======== DATA SECTION
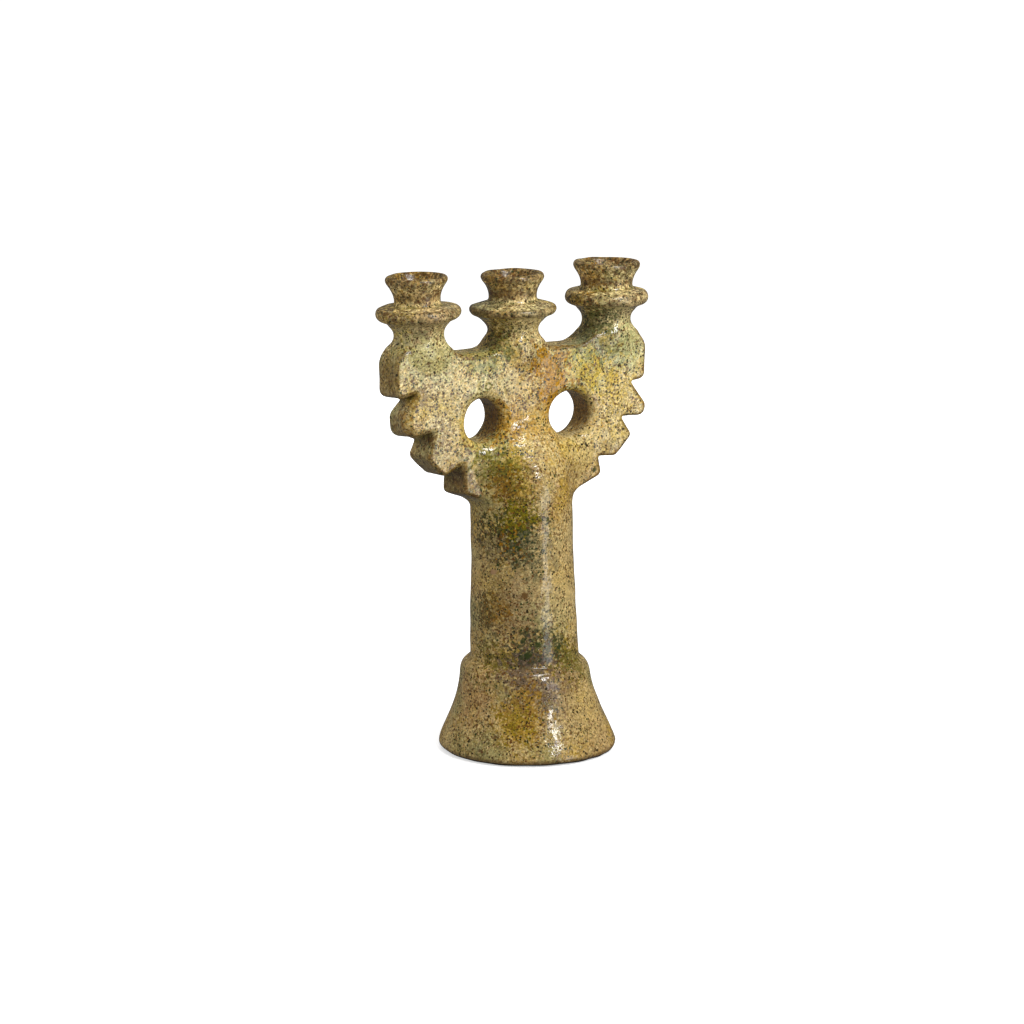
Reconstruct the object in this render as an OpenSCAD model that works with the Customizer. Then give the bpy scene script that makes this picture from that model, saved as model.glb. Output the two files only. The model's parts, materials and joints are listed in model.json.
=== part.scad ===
// Three-light candelabrum in the shape of a tree: a flared foot, a hollow trunk with a domed top,
// a thick slab crown with two round windows and leaf-cut sides, and three thrown candle sockets.
// Every piece was made on its own and luted to the next with slip before firing, so each is a
// separate solid that meets its neighbour face to face.
// Frame: +Z up, +X along the crown, -Y the front. Origin: centre of the foot ring, on the table.

/* [Foot] */
// Radius of the foot at its widest
foot_r = 70.5; // [60:0.5:80]
// Height of the seat that carries the trunk
seat_z = 71; // [66:0.5:90]
// Wall of the foot
foot_wall = 9; // [6:0.5:12]

/* [Trunk] */
// Radius of the trunk where it stands on the foot
trunk_r = 43.4; // [40:0.2:46]
// Radius of the trunk under its dome
trunk_top_r = 40.2; // [36:0.2:43]
// Wall of the trunk
trunk_wall = 9; // [6:0.5:12]
// Height at which the dome springs
spring_z = 212; // [206:1:216]
// Rise of the dome
dome_h = 45; // [40:1:46]
// Lean of the trunk towards -X, in degrees
trunk_lean = 1.5; // [0:0.1:2]

/* [Crown] */
// Thickness of the slab, front to back
slab_t = 34; // [28:1:40]
// Height of the flat tops that carry the necks
shelf_z = 331; // [330:0.5:333]
// Height of the windows' centres
window_z = 268; // [268:0.5:270]

/* [Candle sockets] */
// Radius of the candle bores
bore_r = 12.5; // [11:0.25:13]

/* [Hidden] */
$fn = 96;

cut = 300;            // size of the blocks that trim a piece to a plane
foot_edge_r = 4.5;    // rounding under the foot's edge
ring_w = 5;           // width of the flat ring that the foot stands on
shoulder_r = 6.5;     // rounding of the foot's shoulder
shoulder_x = 50.8;    // radius of the foot just below its shoulder
trunk_x = -2.7;       // where the trunk's axis meets the seat
seat_depth = 4;       // the trunk drops this far into the foot
windows = [[-46.8, 17, 5], [30.5, 19, 3]];    // centre along X, radius and rim rounding of each window

// One row per socket, left to right:
// [x, height of the pan's rim, rim radius, pan radius, waist radius, neck radius, pan edge radius, lean]
sockets = [
    [-97, 355.6, 24.6, 34.2, 18.3, 19.5, 5, 2.4],
    [-13.5, 352.4, 24.9, 34.6, 18.6, 19.8, 3.8, 0.8],
    [71.5, 355.6, 26.4, 33.8, 20.3, 19.3, 5.6, 0]
];
tenon_r = 10;         // plug under each neck that fills a hole in the slab
tenon_h = 8;          // and how deep it goes
register = 1.5;       // depth of the shallow seats between neck, pan and cup
seat_flare = 7;       // the neck's top is this much wider than its waist
neck_top = 6;         // the neck meets the pan this far below the pan's rim
neck_waist = 15;      // and is narrowest this far below it
pan_seat = 6;         // the pan's top, where the cup stands, above the pan's rim
lip_z = 25.4;         // the cup is widest this far above the pan's rim
lip_r = 3;            // rounding of the cup's lip
funnel_z = 16.5;      // the cup's funnel meets the bore this far above the pan's rim

// The crown's outline, clockwise from the left shelf: [x, z, corner radius]
outline = [
    [-116.5, shelf_z, 0.2], [-76, shelf_z, 0.2], [-68, 322.5, 12], [-43, 322.5, 12],
    [-34.5, shelf_z, 0.2], [7, shelf_z, 0.2], [15.5, 322.5, 12], [41, 322.5, 12],
    [50.5, shelf_z, 0.2], [91, shelf_z, 0.2],
    // right side: shoulder and three leaves
    [98, 321, 14], [97.5, 290, 6], [84.5, 289, 0.6],
    [98.5, 270, 7], [96.5, 260, 6], [76.5, 261.5, 0.6],
    [86, 246, 4], [70.5, 230.5, 5], [56, 231.5, 0.6],
    [58.5, 217, 5], [42, 210, 8], [20, 204, 2],
    // left side, from the bottom up
    [-30, 202, 2], [-52, 204, 8], [-67, 209.5, 4], [-66, 235, 0.6],
    [-83.5, 225, 4], [-98, 244, 4], [-92, 261, 0.6],
    [-114.5, 256, 8], [-117.5, 280, 9], [-106, 294.5, 0.6],
    [-123.5, 288.5, 7], [-123.5, 321, 14]
];

function unit(v) = v / norm(v);

// Points on a circular arc about c from angle a to angle b, in n steps
function arc(c, r, a, b, n) = [for (i = [0:n]) let (t = a + (b - a) * i / n) c + r * [cos(t), sin(t)]];

// Points on a cubic curve with four control points, in n steps
function curve(p, n) = [
    for (i = [0:n])
        let (t = i / n, s = 1 - t)
        s * s * s * p[0] + 3 * s * s * t * p[1] + 3 * s * t * t * p[2] + t * t * t * p[3]
];

// Points that round the corner c, between its neighbours p and q, to its radius c[2]
function rounded(p, c, q) =
    let (
        here = [c[0], c[1]],
        u = unit([p[0], p[1]] - here),
        v = unit([q[0], q[1]] - here),
        half = acos(u * v) / 2,
        side = sign(u[0] * v[1] - u[1] * v[0]),
        first = atan2(-u[0] * side, u[1] * side),
        turn = side * (180 - 2 * half)
    )
    arc(here + unit(u + v) * c[2] / sin(half), c[2], first, first - turn, ceil(abs(turn) * sqrt(c[2]) / 30) + 1);

function rounded_outline(k) = [
    for (i = [0:len(k) - 1]) each rounded(k[(i + len(k) - 1) % len(k)], k[i], k[(i + 1) % len(k)])
];

// Solid of revolution from points of [radius, height]
module turned(points) {
    rotate_extrude() polygon(points);
}

// Takes away everything below height z
module above(z) {
    difference() {
        children();
        translate([-cut / 2, -cut / 2, z - cut]) cube(cut);
    }
}

// The foot's flare, from under the shoulder down to its edge, as control points
foot_flare = [[shoulder_x, seat_z - shoulder_r], [54, 32], [67.5, 15], [foot_r, foot_edge_r]];
// The same for the hollow inside it, from the standing ring up to the collar
foot_hollow = [
    [foot_r - foot_edge_r - ring_w, 0], foot_flare[2] - [foot_wall, foot_wall],
    foot_flare[1] - [foot_wall, foot_wall], [trunk_r - trunk_wall, seat_z - foot_wall - seat_depth]
];

module foot() {
    color("darkkhaki") difference() {
        turned(concat(
            arc([foot_r - foot_edge_r, foot_edge_r], foot_edge_r, -90, 0, 8),
            curve([for (i = [3:-1:0]) foot_flare[i]], 24),
            arc([shoulder_x - shoulder_r, seat_z - shoulder_r], shoulder_r, 6, 90, 8),
            [[trunk_r - trunk_wall, seat_z]],
            curve([for (i = [3:-1:0]) foot_hollow[i]], 16)
        ));
        trunk_form();
    }
}

// Trunk profile above the seat, closed on the axis and smaller by inset all round
function trunk_profile(inset) =
    let (
        rise = spring_z - seat_z,
        low = trunk_r - inset,
        high = trunk_top_r - inset,
        below = 3 * seat_depth
    )
    concat(
        [[0, -below], [low, -below]],
        curve([[low, 0], [low - 1.4, rise * 0.4], [high, rise * 0.7], [high, rise]], 10),
        [for (i = [1:15]) [high * cos(i * 6), rise + (dome_h - inset) * sin(i * 6)]]
    );

module along_trunk() {
    translate([trunk_x, 0, seat_z]) rotate([0, -trunk_lean, 0]) children();
}

// Outer form of the trunk, which also shapes its seat in the foot and its saddle in the slab
module trunk_form() {
    above(seat_z - seat_depth) along_trunk() turned(trunk_profile(0));
}

module trunk() {
    color("olivedrab") difference() {
        trunk_form();
        along_trunk() turned(trunk_profile(trunk_wall));
    }
}

// Cutter for a window, its ends flared to round the rims
module window(w) {
    half = slab_t / 2;
    flare = arc([w[1] + w[2], half - w[2]], w[2], 180, 90, 8);
    translate([w[0], 0, window_z]) rotate([90, 0, 0]) turned(concat(
        [[0, -half - 1], [w[1] + w[2], -half - 1]],
        [for (i = [len(flare) - 1:-1:0]) [flare[i][0], -flare[i][1]]],
        flare,
        [[w[1] + w[2], half + 1], [0, half + 1]]
    ));
}

module crown_slab() {
    color("khaki") difference() {
        translate([0, slab_t / 2, 0]) rotate([90, 0, 0]) linear_extrude(slab_t) polygon(rounded_outline(outline));
        for (w = windows) window(w);
        for (s = sockets) tenon(s);
        trunk_form();
    }
}

// Every height in a socket is measured from its pan's rim, along its own axis
module at_socket(s) {
    translate([s[0], 0, s[1]]) rotate([0, -s[7], 0]) children();
}

module tenon(s) {
    translate([s[0], 0, shelf_z - tenon_h]) cylinder(r = tenon_r, h = tenon_h);
}

module neck(s) {
    low = shelf_z - s[1];
    r = s[5];
    color("olive") union() {
        above(shelf_z) at_socket(s) turned(concat(
            [[0, low - 2], [r + 1.6, low - 2]],
            curve([[r + 1.6, low], [r, low + 4], [r - 0.5, -neck_waist], [r + 1, 3 - neck_waist]], 8),
            curve([[r + 1, 3 - neck_waist], [r + 2.5, 6 - neck_waist], [r + 4, -neck_top - 1.5],
                [r + seat_flare, -neck_top]], 8),
            [[r, -neck_top], [r, register - neck_top], [0, register - neck_top]]
        ));
        tenon(s);
    }
}

module drip_pan(s) {
    plug = s[4] - 1;
    color("darkkhaki") at_socket(s) turned(concat(
        [[0, register - neck_top], [s[5], register - neck_top], [s[5], -neck_top], [s[5] + seat_flare, -neck_top]],
        arc([s[3] - s[6], 0], s[6], -65, 75, 14),
        [[s[4] + 1.2, pan_seat], [plug, pan_seat], [plug, pan_seat - register], [0, pan_seat - register]]
    ));
}

module candle_cup(s) {
    plug = s[4] - 1;
    color("goldenrod") at_socket(s) turned(concat(
        [[bore_r, pan_seat - register], [plug, pan_seat - register], [plug, pan_seat]],
        curve([[s[4] + 1, pan_seat], [s[4] - 0.5, 10], [s[4] - 0.5, 15], [s[2] - 1.4, lip_z - 3]], 14),
        arc([s[2] - lip_r, lip_z], lip_r, -35, 135, 12),
        [[bore_r, funnel_z]]
    ));
}

foot();
trunk();
crown_slab();
neck(sockets[0]);  // neck_left
neck(sockets[1]);  // neck_middle
neck(sockets[2]);  // neck_right
drip_pan(sockets[0]);  // drip_pan_left
drip_pan(sockets[1]);  // drip_pan_middle
drip_pan(sockets[2]);  // drip_pan_right
candle_cup(sockets[0]);  // candle_cup_left
candle_cup(sockets[1]);  // candle_cup_middle
candle_cup(sockets[2]);  // candle_cup_right
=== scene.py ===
"""Glazed stoneware tree candelabrum: the fired, glaze-softened surface over the CAD assembly.

The whole body is one signed-distance field in millimetres: turned and slab-cut forms joined by soft
fillets where the potter luted and smoothed them. The field becomes one mesh, and that mesh is cut into
one closed piece for each CAD node, so the glaze runs unbroken over the joints.
"""

import json
import math

import bpy
import numpy as np
import openvdb
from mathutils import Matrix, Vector

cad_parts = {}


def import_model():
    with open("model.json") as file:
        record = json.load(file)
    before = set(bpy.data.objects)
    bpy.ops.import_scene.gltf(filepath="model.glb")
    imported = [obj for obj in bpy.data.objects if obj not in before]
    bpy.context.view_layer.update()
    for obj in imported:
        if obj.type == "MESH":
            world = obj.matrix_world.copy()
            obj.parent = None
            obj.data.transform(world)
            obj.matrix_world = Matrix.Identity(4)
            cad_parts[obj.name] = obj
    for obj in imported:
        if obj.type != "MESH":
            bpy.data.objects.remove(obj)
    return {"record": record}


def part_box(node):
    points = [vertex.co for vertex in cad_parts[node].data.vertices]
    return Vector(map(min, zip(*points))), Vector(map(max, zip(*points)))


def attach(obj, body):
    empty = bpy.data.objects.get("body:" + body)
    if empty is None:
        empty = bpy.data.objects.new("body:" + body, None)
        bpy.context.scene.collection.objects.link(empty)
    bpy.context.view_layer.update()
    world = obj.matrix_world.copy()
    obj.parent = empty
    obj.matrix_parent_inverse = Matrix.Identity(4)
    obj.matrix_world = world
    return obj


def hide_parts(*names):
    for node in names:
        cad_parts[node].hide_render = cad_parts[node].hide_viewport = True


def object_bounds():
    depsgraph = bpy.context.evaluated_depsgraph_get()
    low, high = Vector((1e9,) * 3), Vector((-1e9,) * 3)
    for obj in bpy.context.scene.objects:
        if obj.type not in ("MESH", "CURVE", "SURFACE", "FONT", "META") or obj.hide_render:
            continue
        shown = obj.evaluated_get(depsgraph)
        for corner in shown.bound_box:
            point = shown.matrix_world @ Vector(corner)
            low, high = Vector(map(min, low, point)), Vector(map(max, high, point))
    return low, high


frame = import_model()
CAD_LOW, CAD_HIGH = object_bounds()

MM = 0.001  # metres in a millimetre
VOXEL = 1.0
MARGIN = 8  # free space round the body in the sampled volume
SIDES = ("left", "middle", "right")


# ---------------------------------------------------------------- sizes from the CAD, in millimetres


def cad_box(node):
    low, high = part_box(node)
    return np.array(low) / MM, np.array(high) / MM


def mount(name):
    """Position in millimetres and axis of one of the record's mounts."""
    found = next(m for m in frame["record"]["mounts"] if m["name"] == name)
    return np.array(found["pos_m"]) / MM, np.array(found["axis"])


FOOT_R = cad_box("foot")[1][0]
SEAT_Z = cad_box("foot")[1][2]
SLAB_LOW, SLAB_HIGH = cad_box("crown_slab")
HALF_SLAB = SLAB_HIGH[1]
SHELF_Z = SLAB_HIGH[2]
DOME_Z = cad_box("trunk")[1][2]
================
▸ **WORK TO COMPLETE**:
Each line from the start of the listing above through the line containing "trunk_lean = 1.5; // [0:0.1:2]" should be copied exactly, please, with no other lines added.

▸ **REPLY**:
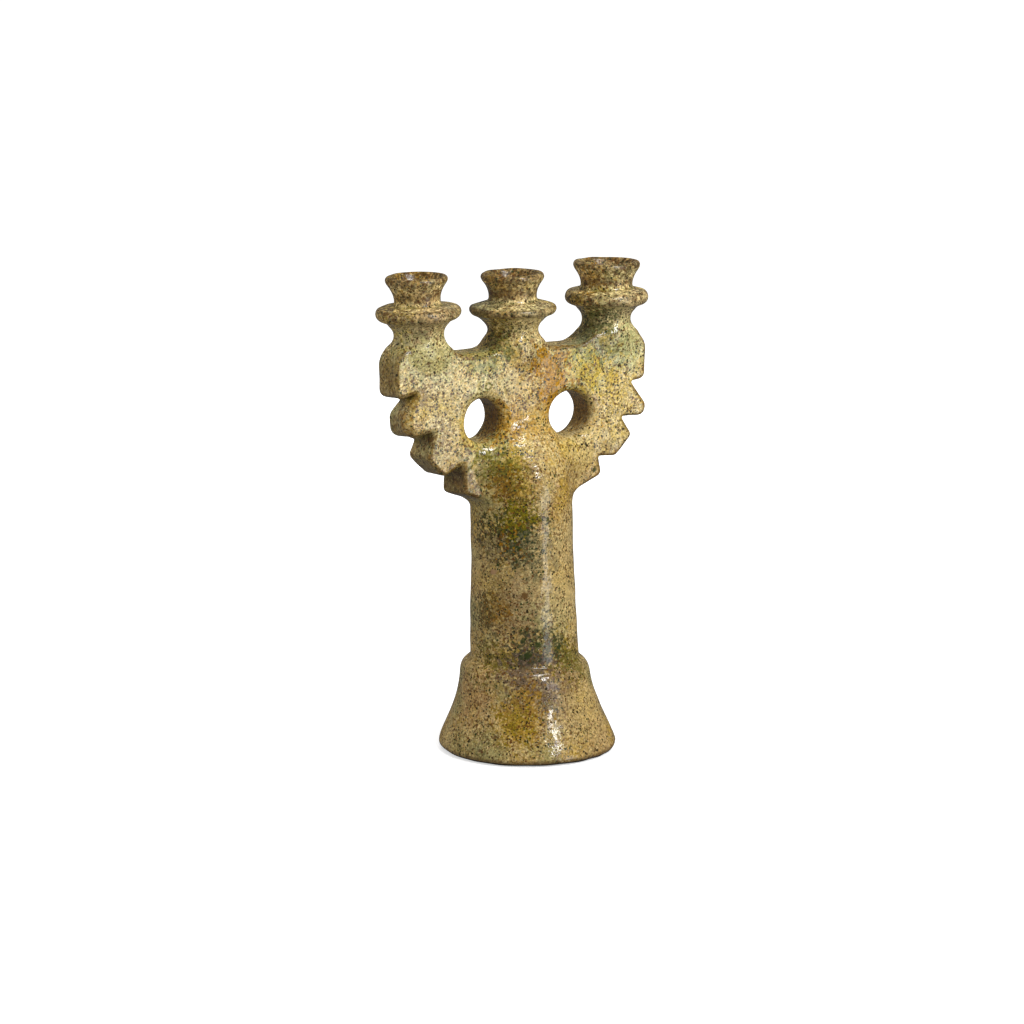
Reconstruct the object in this render as an OpenSCAD model that works with the Customizer. Then give the bpy scene script that makes this picture from that model, saved as model.glb. Output the two files only. The model's parts, materials and joints are listed in model.json.
=== part.scad ===
// Three-light candelabrum in the shape of a tree: a flared foot, a hollow trunk with a domed top,
// a thick slab crown with two round windows and leaf-cut sides, and three thrown candle sockets.
// Every piece was made on its own and luted to the next with slip before firing, so each is a
// separate solid that meets its neighbour face to face.
// Frame: +Z up, +X along the crown, -Y the front. Origin: centre of the foot ring, on the table.

/* [Foot] */
// Radius of the foot at its widest
foot_r = 70.5; // [60:0.5:80]
// Height of the seat that carries the trunk
seat_z = 71; // [66:0.5:90]
// Wall of the foot
foot_wall = 9; // [6:0.5:12]

/* [Trunk] */
// Radius of the trunk where it stands on the foot
trunk_r = 43.4; // [40:0.2:46]
// Radius of the trunk under its dome
trunk_top_r = 40.2; // [36:0.2:43]
// Wall of the trunk
trunk_wall = 9; // [6:0.5:12]
// Height at which the dome springs
spring_z = 212; // [206:1:216]
// Rise of the dome
dome_h = 45; // [40:1:46]
// Lean of the trunk towards -X, in degrees
trunk_lean = 1.5; // [0:0.1:2]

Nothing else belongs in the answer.